The twenty-four spaces for the handicapped that were lost when the garage closed will be replaced through painting new signs onto the available lots and creating new spaces elsewhere on campus, she said.

During the fall and spring semesters, between 3,100 to 3,500 cars park on the campus each day, though not for the entire day, officials add.

Some students and staff are already planning to make extra time in their morning commute to find parking.

"We'll see how things go," said Martina Danailova, a 22-year-old graduate student working in Student Affairs.

She might start using public transportation, she said, enabling her to save money on parking, which currently costs a flat rate of six dollars.

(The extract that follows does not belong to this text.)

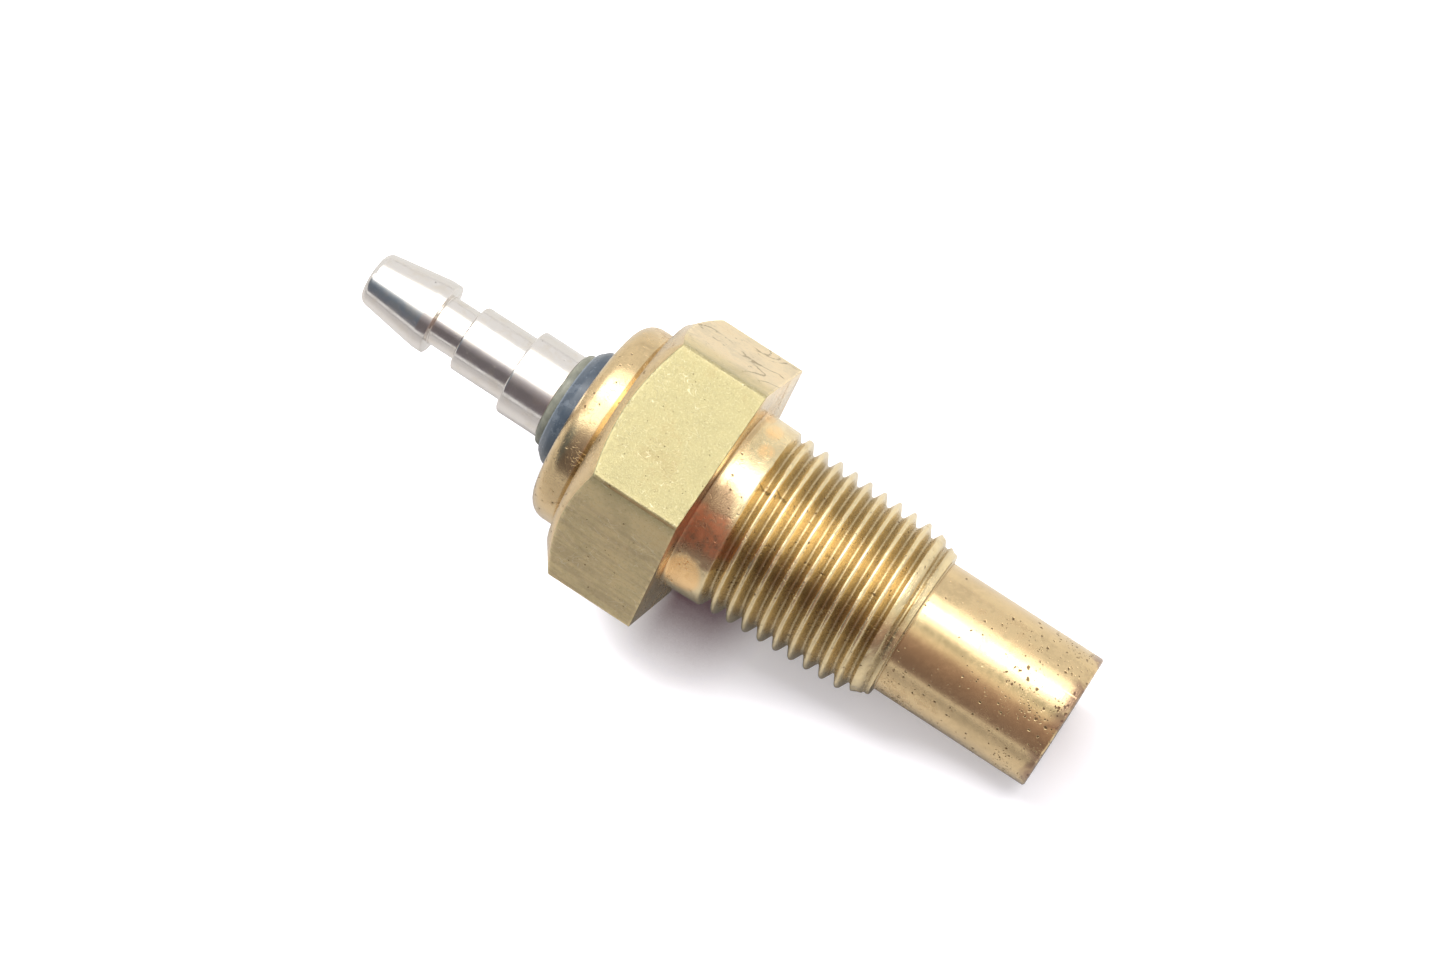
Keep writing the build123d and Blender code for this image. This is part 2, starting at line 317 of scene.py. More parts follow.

"I think September is going to be an extremely challenging and trying time," said Donna Neal, associate director of the Student Life office, adding she may try trading in her van for her motorcycle. "That's easy to park," she said.

"I haven't parked inside the building for ten years because of what I've seen and what I've observed," said Jack Looney, an earth sciences professor, referring to the deterioration of the garage.

Officials advised anyone coming to campus with questions on parking to call 617-287-4000.